The Ministry of Labour’s guidance has specified that the “disconnecting from work” policy doesn’t actually have to provide a right for the employee to disconnect from work, except as was already required in other ESA rules, such as the provisions addressing hours free from work, vacation, eating periods, and public holidays. These pre-existing provisions designate limited periods during which employees must be free from the performance of work. The statutorily-mandated “free” periods are not coextensive with all non-working hours; they are much more limited in quantity and scope.

Aside from compliance with those pre-existing ESA rules for statutorily-designated “free” times, the “disconnecting from work” policy need not go further. For example, the “hours free from work” provision of the ESA generally requires employers to give employees at least 11 consecutive hours free from the performance of work each day.[3] That leaves up to 13 hours per day in which an employee is not statutorily required to be free from the performance of work[4] – the new ESA mandate to have a “disconnecting from work” policy doesn’t change that.[5]

In short, employers shouldn’t think of these requirements as something new – they were enacted many years ago (when being physically away from work meant being free from work). The disconnecting-from-work policy is a roadmap for navigating existing ESA rights in a technology-driven, mobile work world.

What Has To Be In the Policy?

Currently, not much.

While the government may eventually create a Regulation prescribing additional content for the policy, as of now, the only statutory requirements are that the policy must:

  • Be about disconnecting from work;

  • Apply to all employees of the employer in Ontario (although it can apply differently to different employees);

  • Include the date the policy was prepared and the date any changes were made;

  • Be in place within the designated timeframe; and

  • Be provided in writing to each of the employees within 30 days.

It also goes without saying that the policy must comply with the ESA – it can’t opt out of recognizing existing statutory protections.

PH Tips for Employers a.k.a. How Do I Write This Thing?

Well, it depends what you’re trying to accomplish. The lack of mandatory content makes the policy challenging to conceptualize, but it also creates an opportunity to write a policy that is well-tailored to each workplace. Here are three basic approaches to consider:  

1.     Minimal Compliance

This approach aims to comply with the ESA requirement to have a policy, without conferring any new rights or making any aspirational statements promoting work/life balance. This type of policy could simply affirm that employees shall disconnect from work as and when required by the ESA. While such a policy could theoretically comply with the ESA (as long as it contains the mandatory elements listed above), practically-speaking, it doesn’t provide much useful information for employees or Human Resources to follow.

Alternatively, the policy could summarize ESA requirements re: hours free from the performance of work - but these requirements are complex and technical. If summarized wrong, the policy could fail to comply with the ESA. And either way, a full summary will result in a very long (and boring) policy.

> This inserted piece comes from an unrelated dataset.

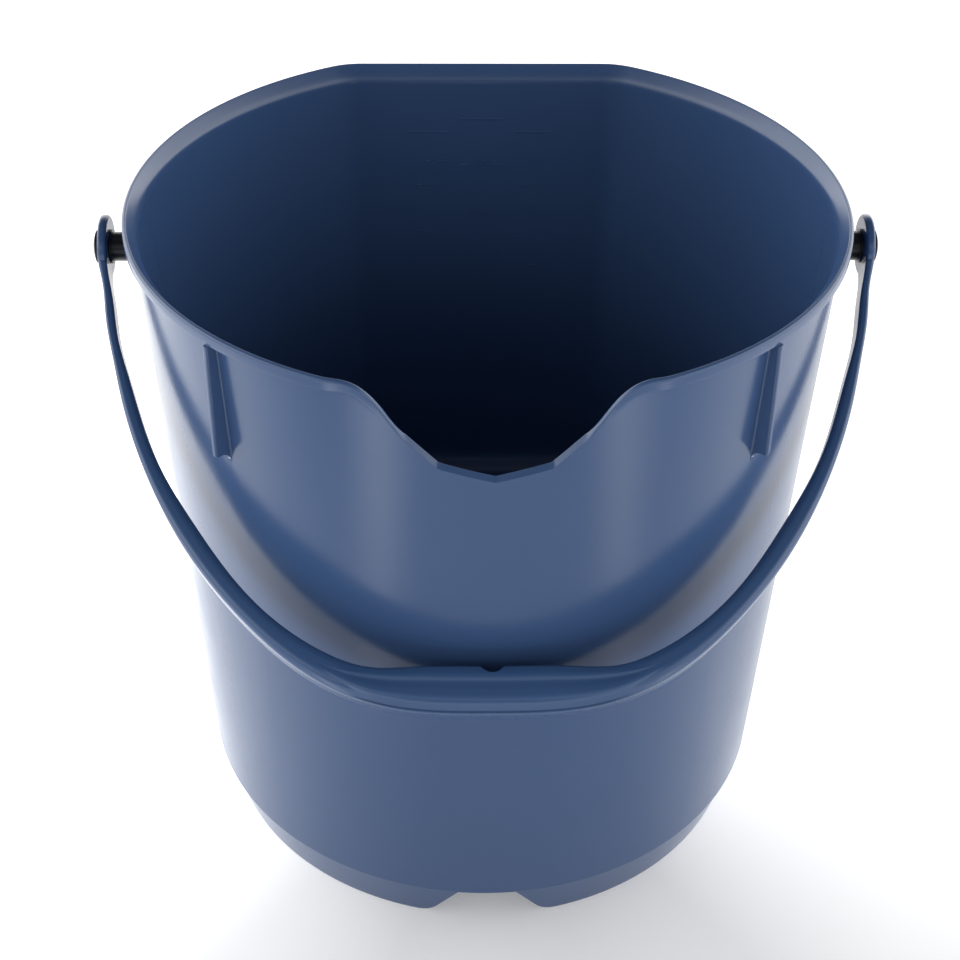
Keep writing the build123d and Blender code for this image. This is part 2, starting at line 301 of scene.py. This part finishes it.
def rib_height(distance, z):
    """How far the wall stands out at a distance from a rib's middle plane, at height z."""
    clear = RIB_OUT_R - (WALL_TOP_R + wall_out(z))
    if z <= RIB_BOTTOM_Z + 0.001:
        rise = (z - RIB_BOTTOM_Z + RIB_FOOT_R) / RIB_FOOT_R
        height = RIB_FOOT_R * (1 - sqrt(max(1 - rise * rise, 0))) if rise > 0 else 0.0
    else:
        height = clear - 0.8 * (1 - smooth_step(z, RIB_BOTTOM_Z, RIB_BOTTOM_Z + 0.9)) ** 2
    wide = [c[0] for c in RIB_COLUMNS]
    share = np.interp(distance, wide, [c[1] for c in RIB_COLUMNS])
    extra = np.interp(distance, wide, [c[2] for c in RIB_COLUMNS])
    return max(share * height + extra * min(1.0, height / 4.0), 0.0)


def shell_section(column):
    """Closed section of the shell at one column, from under the floor round the foot and the rim."""
    (bx, by), (nx, ny), turn = column
    near_front = by < 0
    depth = 0.0
    if near_front:
        for _ in range(6):
            depth = spout_depth((WALL_TOP_R + wall_out(HEIGHT - depth)) * nx)
    arch = arch_height((WALL_TOP_R - 19.0) * nx) if near_front else 0.0
    at_shoulder = wall_out(SKIRT_H)

    def skirt(z):
        return at_shoulder - SHOULDER_STEP - (SKIRT_H - z) * SKIRT_SLOPE

    under = FLOOR_UNDER_Z
    rows = [(wall_out(under) - WALL - r, under) for r in (12.0, 8.0, 4.0)]
    for a in np.linspace(0.3, pi / 2, 4):
        rows.append((wall_out(under) - WALL - 3 + 3 * sin(a), under - 3 + 3 * cos(a)))
    rows += [(wall_out(z) - WALL, z) for z in (66.0, 45.0, 30.0, 26.0)]
    low = arch + 0.7
    high = SKIRT_H - 0.05
    span = high - low
    for part in (0.94, 0.6, 0.25, 0.06):
        z = low + part * span
        rows.append((skirt(z) - WALL, z))
    for z, inset in ((arch + 0.42, 2.96), (arch + 0.14, 2.78), (arch, 2.4), (arch, 1.5), (arch, 0.6)):
        rows.append((skirt(z) - inset, z))
    for z, inset in ((arch + 0.14, 0.22), (arch + 0.42, 0.04)):
        rows.append((skirt(z) - inset, z))
    for part in (0.06, 0.3, 0.6, 0.9, 0.97):
        z = low + part * (SKIRT_H - 0.12 - low)
        rows.append((skirt(z), z))
    step = at_shoulder - SHOULDER_STEP
    rows += [(step + 0.12, SKIRT_H), (at_shoulder - 0.5, SKIRT_H + 0.02)]
    rows += [(at_shoulder - 0.18, SKIRT_H + 0.12), (at_shoulder - 0.02, SKIRT_H + 0.4)]
    rows.append((wall_out(SKIRT_H + 1.2), SKIRT_H + 1.2))
    rows += [(wall_out(z), z) for z in (29.0, 50.0, 85.0, 120.0, 155.0, 190.0, 222.0, 242.0)]
    lip = lip_section(depth, WALL_TOP_R * nx if near_front else WALL_TOP_R)
    low_z, high_z = RIB_ROWS[0], lip[0][1]
    full_high = HEIGHT + LIP_BEAD[0][1]
    distance = abs(turn - RIB_ANGLE) * RIB_OUT_R
    for z in RIB_ROWS + RIB_EDGE_ROWS + [264.0, 272.0, 282.0, 292.0, 301.0]:
        placed = low_z + (z - low_z) * (high_z - low_z) / (full_high - low_z)
        stand = rib_height(distance, z) if distance < 6 else 0.0
        rows.append((wall_out(placed) + stand, placed))
    for index, (e, z) in enumerate(lip):
        if index < 5 and distance < 6:
            under_bead = RIB_UNDER_BEAD[index]
            e = max(e, wall_out(z) + min(rib_height(distance, RIB_TOP_Z), under_bead))
        rows.append((e, z))
    inner_high = lip[-1][1]
    for part in (0.9, 0.7, 0.5, 0.25, 0.0):
        z = 240.0 + (inner_high - 240.0) * part
        rows.append((wall_out(z) - WALL, z))
    rows += [(wall_out(z) - WALL, z) for z in (205.0, 170.0, 135.0, 110.0, 98.0)]
    for a in np.linspace(0.05, pi / 2, 8):
        z = FLOOR_TOP_Z + FLOOR_FILLET * (1 - sin(a))
        rows.append((wall_out(z) - WALL - FLOOR_FILLET * (1 - cos(a)), z))
    rows.append((wall_out(FLOOR_TOP_Z) - WALL - 12.6, FLOOR_TOP_Z))
    return [(bx + nx * e, by + ny * e, z) for e, z in rows]


def build_shell(material):
    half = outline_columns()
    other = [((-b[0], b[1]), (-n[0], n[1]), t) for b, n, t in reversed(half[1:-1])]
    columns = half + other
    sections = [shell_section(c) for c in columns]
    rows = len(sections[0])
    count = len(columns)
    points = [sections[c][r] for r in range(rows) for c in range(count)]
    faces = loft_faces(rows, count)
    for edge_row, height in ((0, FLOOR_UNDER_Z), (rows - 1, FLOOR_TOP_Z)):
        ring = [edge_row * count + c for c in range(count)]
        for share in (0.75, 0.45, 0.18):
            start = len(points)
            for c in range(count):
                x, y, _ = points[edge_row * count + c]
                points.append((x * share, y * share, height))
            new = [start + c for c in range(count)]
            faces += [(ring[c], ring[(c + 1) % count], new[(c + 1) % count], new[c]) for c in range(count)]
            ring = new
        points.append((0.0, 0.0, height))
        faces += [(ring[c], ring[(c + 1) % count], len(points) - 1) for c in range(count)]
    return make_object("shell", points, faces, material, "bucket_body", "bucket")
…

A “minimal compliance” policy is possible, but if it’s going to have any utility, it has to thread the needle between simplicity and complexity. The exact language will need to be tailored to the specific workplace to mesh with other policies and reflect existing practices.

2.     Flexible Approach

Alternatively, employers can create a policy that employees should not routinely work outside regular hours, with some flexibility. This approach allows for legitimate situations where an employee may need to work outside of normal working hours, including for business/operational needs or client needs, but sets the expectation that off-hours work is the exception and not the rule. This type of policy may include:

  • A general statement in favour of work/life balance;

  • Expectations for certain employees who have more frequent after-hours responsibilities (e.g. managers, IT, etc.);

  • Limitations on the ability to disconnect from work; and

  • Conventions for identifying items that require after-hours responses (e.g. using high-priority markers, stating deadlines, etc.), and an assumption that other tasks can wait until working hours.

In my view, this approach is more workable as a policy and more employee-friendly. Because it isn’t trying to restrict employees’ rights to the bare ESA minimums, it can stay away from the nitty-gritty of those rules. Instead, it can focus on promoting a desirable workplace culture.

3.     The “Obligation to Disconnect” Approach

This approach goes beyond giving permission to disconnect, and creates an obligation to disconnect by limiting the types of communications that can be sent to/from employees after working hours or setting other, stricter parameters on when work may be performed.

This type of policy may require employees to:  

  • Refrain from working outside of regular work hours;

  • Log out from their work accounts or turn off notifications at certain times;

  • Use the “delay send” feature for any email that will arrive after a specific time;

  • Activate “out-of-office” notifications outside of regular work hours; and

  • List their working hours in their e-mail signatures or voicemail greetings, and abide by them.

This approach could be considered for employers who want to be at the vanguard of the right-to-disconnect. It’s not going to work for everyone.

But note, this type of policy is more likely to create a “greater right or benefit” for employees that the Ministry of Labour would consider enforcing. For example if the policy prohibits work outside of an employee’s regular hours, it’s possible a salaried employee who works extra hours could seek additional compensation that they would not otherwise be entitled to. In that case, the employer could be subject to an ESA complaint and potentially an Order to Pay and/or a fine. Careful wording will be important.

* * *

These are early days in Ontario’s implementation of disconnecting from work policies. The approaches listed above are non-exhaustive, and we encourage employers to think carefully about how the policy could be tailored to suit their workplace. In particular, consider the business’ goals, operational requirements, recruitment strategies, and workforce when determining what type of policy will be the best fit. Also consider the wording carefully, to avoid inadvertently creating a policy that could lead to additional wages owing, and/or fines or penalties under the ESA.

And as always, we’re here to help.

[1] In subsequent years, it must be in place by March 1 of that year.

[2] My colleague, Jennifer Heath, wrote about the exisiting ESA rights and the movement towards a “right to disconnect” in May 2018.

[3] S. 18 of the ESA; however, there are nuances and exceptions to this general requirement.

[4] Subject to any other ESA restrictions on the performance of work.

[5] There may still be overtime, etc. requirements that apply. But again, these are not new.